Les signes se font de plus en plus nombreux qu’une telle politique va enfin devenir possible, totalement opposée à celle qui nous est imposée depuis quarante ans – mondialisation forcée voire forcenée, « bruxellisation » à outrance, alignement sur les standards culturels américains, laisser-passer pour les pratiques libérales et laisser-faire pour les idées libertaires…

Le grand mouvement du printemps 2013 pour s’opposer à la destruction des valeurs familiales a révélé dans le peuple français une capacité de résistance insoupçonnée aux prétendues fatalités de l’époque. Capacité de résistance d’autant plus insoupçonnée qu’elle est sans équivalent ailleurs en Europe, alors même que la France apparaît comme le pays du continent ayant le plus délaissé la pratique religieuse.

Sur le plan économique, l’habileté du système dominant pour gagner du temps, au prix du reniement d’exigences présentées, il y a peu de temps encore, comme absolument impératives, fait de moins en moins illusion. D’autant que les innombrables victimes de ces politiques d’une rare sauvagerie comprennent de mieux en mieux l’origine de leurs maux, même s’ils ne savent pas comment en sortir.

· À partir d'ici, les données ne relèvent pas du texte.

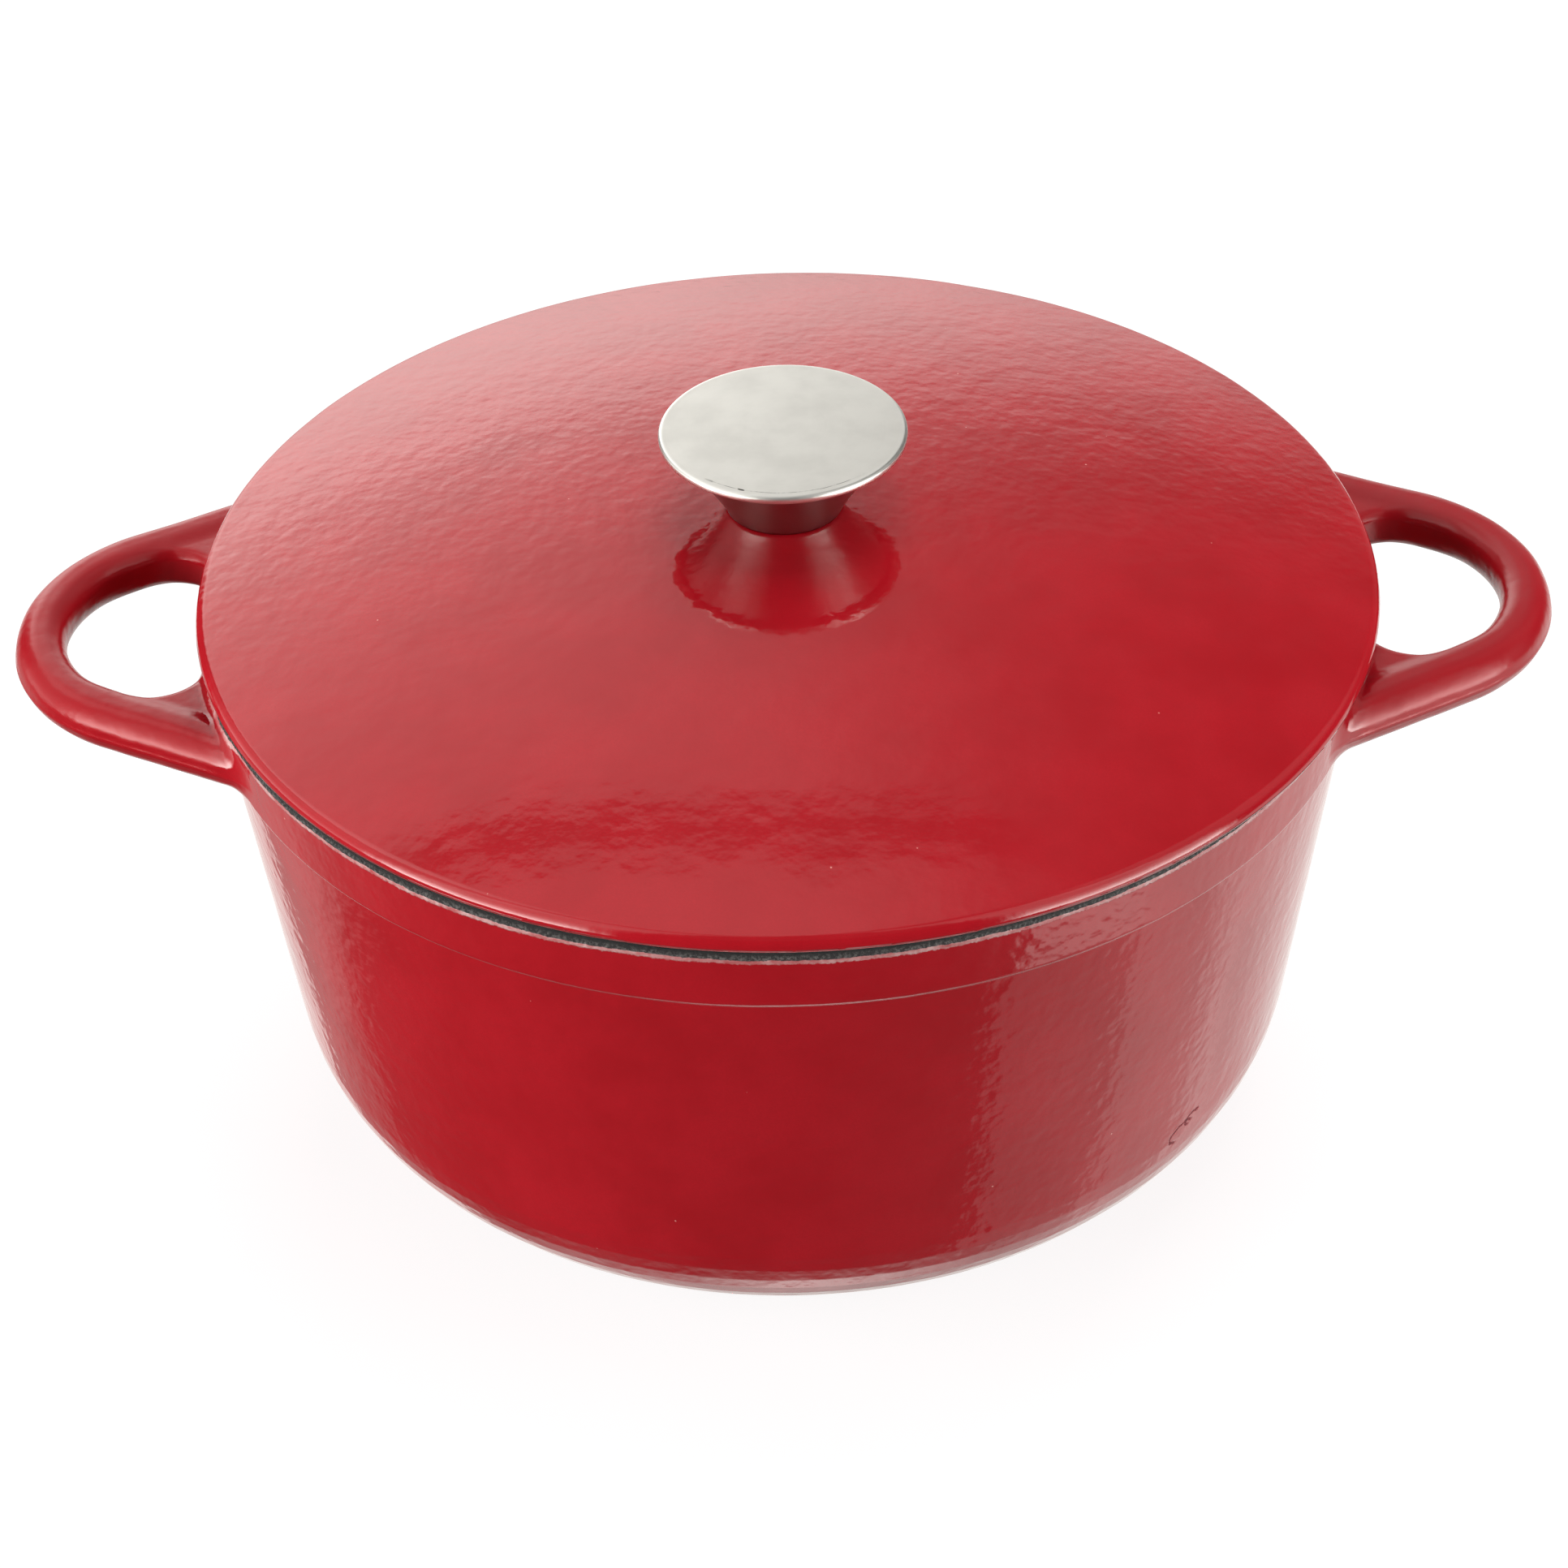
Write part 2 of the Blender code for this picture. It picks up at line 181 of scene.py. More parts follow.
def lathe(name, profile, segments, materials, axis_x=0.0, closed=False, shape=None, second=None):
    """Turns a profile that runs counterclockwise, seen with the axis at the left. Where it isn't closed, it
    starts and ends on the axis. shape(points, normals) moves the points, and second(profile) picks the runs
    that take the second material."""
    if closed:
        tangent = np.roll(profile, -1, axis=0) - np.roll(profile, 1, axis=0)
    else:
        tangent = np.gradient(profile, axis=0)
        tangent[[0, -1], 1] = 0
    tangent /= np.linalg.norm(tangent, axis=1)[:, None]
    angles = np.arange(segments) * 2 * math.pi / segments
    out = np.stack((np.cos(angles), np.sin(angles)), 1)
    n = len(profile)
    points = np.zeros((n, segments, 3))
    normals = np.zeros((n, segments, 3))
    points[:, :, :2] = profile[:, 0, None, None] * out[None]
    points[:, :, 2] = profile[:, 1, None]
    normals[:, :, :2] = tangent[:, 1, None, None] * out[None]
    normals[:, :, 2] = -tangent[:, 0, None]
    points, normals = points.reshape(-1, 3), normals.reshape(-1, 3)
    if shape:
        points = shape(points, normals)
    j = np.arange(segments)
    following = (j + 1) % segments
    faces, indices = [], []
    chosen = second(profile) if second else np.zeros(n, dtype=int)
    for i in range(n if closed else n - 1):
        a, b = i * segments, (i + 1) % n * segments
        if not closed and i == 0:
            faces += np.stack((j * 0, b + following, b + j), 1).tolist()
        elif not closed and i == n - 2:
            faces += np.stack((a + j, a + following, j * 0 + b), 1).tolist()
        else:
            faces += np.stack((a + j, a + following, b + following, b + j), 1).tolist()
        indices += [int(chosen[i])] * segments
    if not closed:
        keep = np.r_[0, segments:(n - 1) * segments + 1]
        place = np.zeros(n * segments, dtype=int)
        place[keep] = np.arange(len(keep))
        points = points[keep]
        faces = [[int(place[v]) for v in face] for face in faces]
    points = points + np.array((axis_x, 0.0, 0.0))
    return make_mesh(name, points, faces, materials, indices)


def dome_height(radius, inset=0.0):
    return LID_TOP - DOME + math.sqrt((DOME - inset) ** 2 - radius ** 2)


# ---------------------------------------------------------------- pot and handles

def pot_corners():
    outside = [(0.0, 0.3, 0), (58.0, 0.3, 0), (76.0, 0.0, 0), (*BASE_CORNER, 36.5), (*WALL_TOP, 1.0)]
    rim = [(*BAND_EDGE, 1.9), (*RIM_CORNER, 2.8), (MOUTH, RIM_TOP, 0.8), (MOUTH, 119.0, 3.0)]
    return outside + rim + [(*INNER_BASE_CORNER, 32.1), (0.0, 4.4, 0)]


def pot_shape(points, normals):
    """Waviness, faded out at the rim seat and the base so that they stay flat."""
    height = points[:, 2]
    fade = np.clip((RIM_TOP - height) / 4.0, 0, 1) * np.clip(height / 6.0, 0, 1)
    return points + normals * (casting_waviness(points) * fade)[:, None]


def pot_inside(profile):
    """Runs on the inner side of the seat's middle."""
    over = np.argmax((profile[:, 1] > RIM_TOP - 0.01) & (profile[:, 0] < 131.0))
    return (np.arange(len(profile)) >= over).astype(int)


def wall_profile():
    """Outer radius of the pot by height, for the handles to grow out of."""
    profile = graded(rounded(pot_corners()), 0.4, 2.0)
    top = int(np.argmax(profile[:, 1]))
    return profile[:top + 1]


WALL = wall_profile()


def length(*parts):
    return np.sqrt(sum(np.maximum(p, 0) ** 2 for p in parts))


def round_join(a, b, radius):
    """Union of two solids with a concave fillet."""
    return np.maximum(radius, np.minimum(a, b)) - length(radius - a, radius - b)


def soft_join(a, b, width):
    """Union of two solids with a short blend."""
    h = np.clip(0.5 + 0.5 * (b - a) / width, 0, 1)
    return b + (a - b) * h - width * h * (1 - h)


def web_centre():
    """Centre in plan of the fillet between an arm's inner side and the wall."""
    inward = -np.array((math.cos(BEND_ANGLE), math.sin(BEND_ANGLE)))
    along = np.array((-math.sin(BEND_ANGLE), math.cos(BEND_ANGLE)))
    start = np.array((BEND_CENTRE, 0.0)) - inward * (BEND - BAR_HALF_WIDTH - WEB_FILLET)
    reach = BAND_RADIUS + WEB_FILLET
    b = start @ along
    return start + along * (-b - math.sqrt(b * b - start @ start + reach * reach))


WEB_CENTRE = web_centre()


def handle_plan(x, y):
    """Signed distance in plan from the bar's centre line, and to the web that joins bar and pot."""
    qx = x - BEND_CENTRE
    across = np.array((math.cos(BEND_ANGLE), math.sin(BEND_ANGLE)))
    turned = np.arctan2(y, qx) - BEND_ANGLE
    on_bend = turned < 0
    offset = np.where(on_bend, np.hypot(qx, y), qx * across[0] + y * across[1]) - BEND
    along = np.where(on_bend, turned * BEND, y * across[0] - qx * across[1])
    touch = WEB_CENTRE[1] * across[0] - (WEB_CENTRE[0] - BEND_CENTRE) * across[1]
    share = np.clip(1 + (along - touch) / WEB_RUN, 0, 1)
    sunk = WEB_BLEND * (1 - share * share * (3 - 2 * share))
    plan = np.minimum(sunk - BAR_HALF_WIDTH - offset, np.hypot(x, y) - BAND_RADIUS)
    dx, dy = x - WEB_CENTRE[0], y - WEB_CENTRE[1]
    to_pot = -WEB_CENTRE / np.linalg.norm(WEB_CENTRE)
    past_arm = across[0] * dy - across[1] * dx > 0
    past_pot = to_pot[0] * dy - to_pot[1] * dx < 0
    web = np.where(past_arm & past_pot, WEB_FILLET - np.hypot(dx, dy), plan)
    return offset, np.maximum(np.minimum(plan, web), offset - WEB_EDGE)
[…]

Faut-il aussi rappeler que la politique d’immigration incontrôlée est largement responsable de plusieurs de nos fractures les plus douloureuses, le développement en France d’un islamisme radical de plus en plus actif n’étant pas la moindre… Comment les défenseurs des prétendues « valeurs républicaines » peuvent-ils délibérément favoriser la communautarisation de la France ?

L’alternance de la droite et de la gauche conduisant à des politiques exactement similaires, la fracture entre pays réel et pays légal n’a fait que s’approfondir, mal comblée par le vote pour le Front national : répondant à un réflexe protestataire, celui-ci peine à faire admettre qu’il pourrait sérieusement exercer le pouvoir.

Pour un « renversement copernicien » de la donne politique

Il faudra bien – et c’est cette perspective, inimaginable il y a peu, qui tend à devenir de plus en plus crédible – qu’une part importante de nos concitoyens se convainquent de la nécessité d’un renversement « copernicien » de la donne politique : une part assez importante pour pouvoir faire basculer l’opinion et emporter la décision.

L’ensemble des opérations chirurgicales nécessaires pour réduire les fractures dont souffre la France comprend notamment :
– l’abjuration officielle de la religion de la consommation, qui est aussi celle de l’argent-roi, du veau d’or institutionnalisé ;
– la reconquête progressive de nos marges de manœuvre redoutablement abandonnées aux structures de l’Union européenne : elle implique notamment l’étude des conditions pratiques d’une suppression de l’euro, au moins comme monnaie unique ;
– la redéfinition de la politique d’immigration dans un sens qui prenne mieux en compte la nécessité de l’intégration à la nation française des populations immigrées ;
– la réévaluation de la laïcité, qui doit rompre officiellement avec tout laïcisme de combat, reconnaître que le fait religieux est à la fois privé et public, individuel et social, et que les racines de la France plongent dans les profondeurs de son histoire ;
– la mise en place d’une politique de la famille ambitieuse et généreuse, car c’est au sein des familles que se vivent les fractures les plus douloureuses, les plus insupportables, et qu’heureusement se manifestent aussi les solidarités les plus vives, entre les générations comme entre frères et sœurs.

Pour ce grand corps malade qu’est la France, de telles mesures, on s’en doute, auront le caractère agressif des opérations chirurgicales. D’où l’importance d’y préparer dès maintenant les Français : les médecins savent l’importance des phases préparatoires.